Conscient de sa chance, le jeune Ngũgĩ nourrit cependant un malaise face à l’obligation de s’exprimer en anglais au détriment de sa langue maternelle, le Kikuyu. C’est par le biais de cette langue qu’il communique dans la sphère familiale, et par extension à travers celle-ci qu’il envisage d’abord le monde. Pourtant, dès qu’il se trouve dans le cadre scolaire, le Kikuyu est banni et seule la parfaite maîtrise de l’anglais est valorisée. La langue locale est quant à elle méprisée, reniée et gare à celui qui oserait en prononcer ne serait-ce qu’un mot à proximité de l’établissement. Ce principe est appliqué dans tous les établissements et lieux officiels du pays y compris ceux gérés par les populations locales. Un écart se creuse irrévocablement. Il sera un facteur déterminant dans la décision de l’auteur, bien des années plus tard, malgré une littérature prolixe et récompensée par de nombreuses distinctions, de renoncer à l’usage de l’anglais dans ses œuvres pour les réserver à des langues traditionnelles dont le Kikuyu. Depuis, l’auteur aime ironiser lorsque ce choix est questionné en rappelant: « La première fois qu’on me félicita pour mon écriture, ce fut pour une composition en kikuyu » (p. 31)
Ngũgĩ Wa Thiong’o est ainsi tristement connu pour avoir allongé de son nom la sordide liste des auteurs Kenyans emprisonnés pour avoir préféré leur langue native, le kikuyu, à l’anglais. Quelques années auparavant, l’auteur Gakaara Wa Wanjou l’avait précédé, parmi d’autres, en payant cette préférence par dix années de captivité de 1952 à 1962[1](p 53).

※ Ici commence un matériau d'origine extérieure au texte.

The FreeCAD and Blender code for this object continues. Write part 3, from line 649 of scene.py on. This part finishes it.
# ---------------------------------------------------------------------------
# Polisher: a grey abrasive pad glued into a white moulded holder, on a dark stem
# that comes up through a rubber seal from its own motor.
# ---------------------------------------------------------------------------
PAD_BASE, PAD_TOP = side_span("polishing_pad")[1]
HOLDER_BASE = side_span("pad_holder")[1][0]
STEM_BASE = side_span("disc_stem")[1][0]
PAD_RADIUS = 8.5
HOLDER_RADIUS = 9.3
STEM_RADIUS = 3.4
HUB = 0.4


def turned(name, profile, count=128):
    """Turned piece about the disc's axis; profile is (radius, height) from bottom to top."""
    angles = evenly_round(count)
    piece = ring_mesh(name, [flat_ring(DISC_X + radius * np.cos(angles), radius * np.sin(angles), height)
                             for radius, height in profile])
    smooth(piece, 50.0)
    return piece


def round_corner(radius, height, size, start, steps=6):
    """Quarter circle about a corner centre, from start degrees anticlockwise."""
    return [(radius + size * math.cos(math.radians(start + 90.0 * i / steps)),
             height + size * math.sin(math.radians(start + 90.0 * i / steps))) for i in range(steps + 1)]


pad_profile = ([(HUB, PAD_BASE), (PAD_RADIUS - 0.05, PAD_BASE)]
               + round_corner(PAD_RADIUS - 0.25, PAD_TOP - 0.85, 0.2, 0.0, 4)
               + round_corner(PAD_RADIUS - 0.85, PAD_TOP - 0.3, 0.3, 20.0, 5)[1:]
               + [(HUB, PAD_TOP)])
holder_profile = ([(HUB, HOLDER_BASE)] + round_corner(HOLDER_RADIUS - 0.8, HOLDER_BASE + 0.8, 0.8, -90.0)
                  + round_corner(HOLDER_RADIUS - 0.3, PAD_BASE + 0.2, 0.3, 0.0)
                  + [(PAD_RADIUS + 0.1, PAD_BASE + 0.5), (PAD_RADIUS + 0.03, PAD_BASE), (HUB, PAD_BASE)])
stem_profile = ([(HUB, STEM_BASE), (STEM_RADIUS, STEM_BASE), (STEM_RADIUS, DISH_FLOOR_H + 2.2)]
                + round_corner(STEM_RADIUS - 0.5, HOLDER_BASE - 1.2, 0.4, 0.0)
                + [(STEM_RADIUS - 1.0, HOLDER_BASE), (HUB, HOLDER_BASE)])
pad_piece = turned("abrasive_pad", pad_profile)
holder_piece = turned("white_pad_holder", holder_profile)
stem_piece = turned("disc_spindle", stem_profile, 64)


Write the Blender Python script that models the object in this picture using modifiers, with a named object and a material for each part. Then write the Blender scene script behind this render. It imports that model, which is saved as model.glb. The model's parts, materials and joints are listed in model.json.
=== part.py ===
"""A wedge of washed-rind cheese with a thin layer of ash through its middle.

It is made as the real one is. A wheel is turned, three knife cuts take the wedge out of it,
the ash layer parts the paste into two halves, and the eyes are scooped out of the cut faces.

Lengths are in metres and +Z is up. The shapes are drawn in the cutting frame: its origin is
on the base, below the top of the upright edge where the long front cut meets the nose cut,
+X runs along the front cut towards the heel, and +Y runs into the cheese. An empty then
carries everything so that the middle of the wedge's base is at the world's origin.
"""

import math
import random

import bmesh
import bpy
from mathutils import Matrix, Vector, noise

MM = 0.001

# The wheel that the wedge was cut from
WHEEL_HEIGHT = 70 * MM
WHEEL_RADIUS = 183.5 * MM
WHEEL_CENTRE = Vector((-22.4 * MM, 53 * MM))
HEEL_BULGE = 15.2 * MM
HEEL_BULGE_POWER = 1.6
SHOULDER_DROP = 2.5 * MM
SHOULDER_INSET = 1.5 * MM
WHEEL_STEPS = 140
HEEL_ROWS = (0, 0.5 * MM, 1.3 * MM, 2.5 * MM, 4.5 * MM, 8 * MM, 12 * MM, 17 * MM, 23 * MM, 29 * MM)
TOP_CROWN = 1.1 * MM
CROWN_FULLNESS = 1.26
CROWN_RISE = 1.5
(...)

C’est en 1977 que Ngũgĩ Wa Thiong’o signe son dernier livre en anglais, Pétales de sang. Une telle démarche témoigne incontestablement de sa détermination à combattre l’asservissement des esprits africains aux seules ambitions européennes et l’annihilation des cultures et traditions africaines, autant de principes inhérents au projet colonialiste. D’autre part, elle marque sa volonté de rendre à la littérature africaine et aux langues africaines, le respect qui leur a longtemps fait défaut parmi leurs paires: « Je crois qu’écrire en kikuyu, langue kenyane, langue africaine est une manière de contribuer, à ma modeste échelle, au combat des peuples kenyans et africains contre l’impérialisme » (p.60)

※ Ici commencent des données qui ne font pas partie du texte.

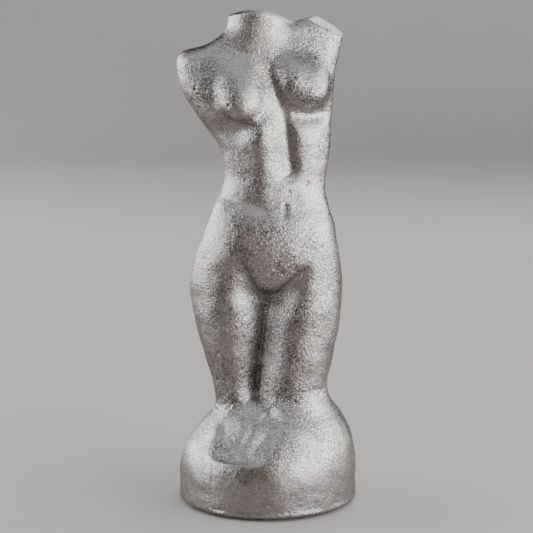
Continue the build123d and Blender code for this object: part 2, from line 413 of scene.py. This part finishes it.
def sand_skin():
    """The node tree that works sand's grain, hand-worked hills and gas pits into a casting."""
    tree = bpy.data.node_groups.new("sand_skin", "GeometryNodeTree")
    face = tree.interface
    face.new_socket("Geometry", in_out="INPUT", socket_type="NodeSocketGeometry")
    for name in skin_sizes:
        face.new_socket(name, in_out="INPUT", socket_type="NodeSocketFloat")
    face.new_socket("Metal", in_out="INPUT", socket_type="NodeSocketMaterial")
    face.new_socket("Geometry", in_out="OUTPUT", socket_type="NodeSocketGeometry")
    entry = tree.nodes.new("NodeGroupInput")
    size = {socket.name: Link(tree, socket) for socket in entry.outputs}
    start = Link(tree)
    place = start.node("GeometryNodeInputPosition")

    def noise(spacing, detail, seed):
        return start.node(
            "ShaderNodeTexNoise",
            {"Vector": place, "W": seed, "Scale": 1.0 / spacing, "Detail": detail},
            noise_dimensions="4D",
        )

    def marked(shape, name, value):
        return start.node(
            "GeometryNodeStoreNamedAttribute",
            {"Geometry": shape, "Name": name, "Value": value},
            data_type="FLOAT",
            domain="POINT",
        )

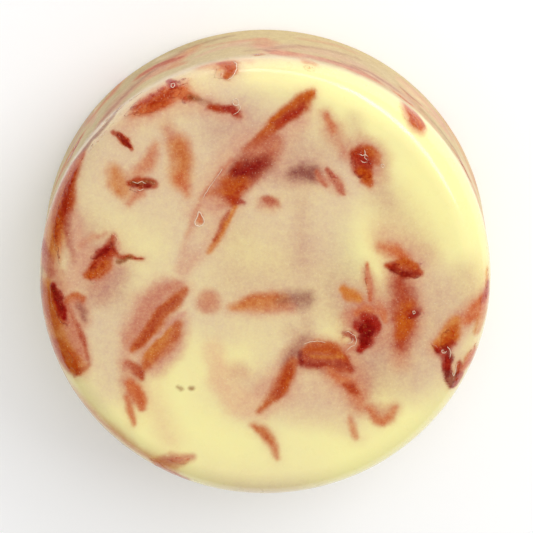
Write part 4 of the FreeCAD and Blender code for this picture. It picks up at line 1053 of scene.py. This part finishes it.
# Raised lips on the skin: name, outline, radius, closed. An outline is on the plane of the face, as seen
# from the viewpoint. These places too were read off the photograph and converted by a separate program.
# The lips' pale colour is partly painted highlight: it stands for the glints there, most of all on those
# named glint.
BUBBLES = [
    ("teardrop_bubble", [
        (-10.57, 12.69), (-10.25, 12.44), (-10.10, 11.95), (-9.78, 11.46), (-9.71, 10.89),
        (-9.95, 10.40), (-10.43, 10.24), (-10.98, 10.40), (-11.22, 10.81), (-11.05, 11.30),
        (-10.73, 11.95),
    ], 0.085, True),
    ("ringed_crumb_bubble", [
        (-5.02, 30.68), (-4.55, 30.84), (-4.16, 30.52), (-4.08, 30.05), (-4.40, 29.73),
        (-4.86, 29.81), (-5.14, 30.20),
    ], 0.075, True),
    ("ringed_crumb_tail", [
        (-4.08, 29.97), (-3.85, 29.33), (-4.24, 28.70), (-5.03, 28.30),
    ], 0.060, False),
    ("rim_flake_bubble", [
        (-14.68, 33.21), (-14.28, 33.32), (-14.13, 32.97), (-14.37, 32.61), (-14.71, 32.75),
    ], 0.070, True),
    ("top_flake_edge", [
        (-4.99, 36.82), (-4.45, 36.43), (-4.41, 35.64), (-4.77, 34.86), (-5.24, 34.15),
        (-5.94, 33.76),
    ], 0.070, False),
    ("roll_edge", [
        (-6.64, 19.74), (-7.75, 18.13), (-9.03, 16.35), (-9.91, 14.72),
    ], 0.050, False),
    ("dark_curl_outer", [
        (12.88, -7.36), (13.44, -7.20), (14.01, -7.62), (14.47, -7.87), (14.77, -8.63),
        (14.55, -9.47), (13.80, -9.85), (13.24, -10.35),
    ], 0.055, False),
    ("dark_curl_inner", [
        (14.10, -8.21), (14.19, -8.71), (13.84, -9.14), (13.31, -9.24),
    ], 0.045, False),
    ("chunk_crease_1", [
        (14.78, 22.07), (15.33, 21.75), (15.80, 21.91), (16.28, 21.59),
    ], 0.050, False),
    ("chunk_crease_2", [
        (15.64, 22.71), (15.80, 22.15), (15.70, 21.43), (16.13, 20.87),
    ], 0.050, False),
    ("chunk_crease_3", [
        (15.03, 20.95), (15.58, 20.63), (16.21, 20.71),
    ], 0.045, False),
    ("corner_glint", [
        (23.70, -3.84), (24.02, -3.75), (24.15, -4.09), (23.87, -4.31),
    ], 0.070, True),
    ("hook_glint_1", [
        (28.51, -10.40), (28.99, -10.24), (29.32, -10.49), (29.01, -10.83), (28.60, -10.79),
    ], 0.070, True),
    ("hook_glint_2", [
        (29.22, -9.56), (29.80, -10.15), (30.03, -10.91), (29.84, -11.76),
    ], 0.060, False),
    ("hook_edge", [
        (30.99, -12.69), (30.94, -13.88), (30.56, -14.82), (30.30, -14.06),
    ], 0.055, False),
    ("crumb_edge_1", [
        (-21.03, 17.51), (-20.24, 17.24), (-19.61, 17.56), (-18.82, 17.24),
    ], 0.045, False),
    ("crumb_edge_2", [
        (-20.42, 16.35), (-19.79, 16.10), (-19.07, 16.43),
    ], 0.045, False),
    ("right_rim_bubble", [
        (18.27, 20.30), (18.61, 20.42), (18.84, 20.13), (18.62, 19.82), (18.30, 19.93),
    ], 0.050, True),
    ("fold_edge", [
        (6.12, -9.39), (7.09, -8.97), (8.38, -8.80), (9.83, -9.05),
    ], 0.045, False),
    ("left_rim_glint", [
        (-25.66, 26.31), (-25.26, 26.71), (-24.78, 27.19),
    ], 0.050, False),
    ("left_rim_glint_low", [
        (-26.89, 23.76), (-26.57, 24.24),
    ], 0.050, False),
]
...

Dans Décoloniser l’esprit : La politique du langage dans la littérature africaine (en anglais : Decolonizing the mind, The politics of language in African literature) son premier essai en langue Kikuyu paru en 1986, il défend et argumente son choix de renoncer à l’anglais pour le Kikuyu en proposant une réflexion originale sur la place de la langue dans l’écriture ainsi que dans le patrimoine littéraire africain et mondial. On retrouve donc évidemment au cœur de l’ouvrage la question du choix de la langue comme « vecteur de culture et moyen de communication » et celle-ci est logiquement étayée par une mise en perspective rigoureuse et critique des rapports entre le langage et la littérature dans les sociétés africaines.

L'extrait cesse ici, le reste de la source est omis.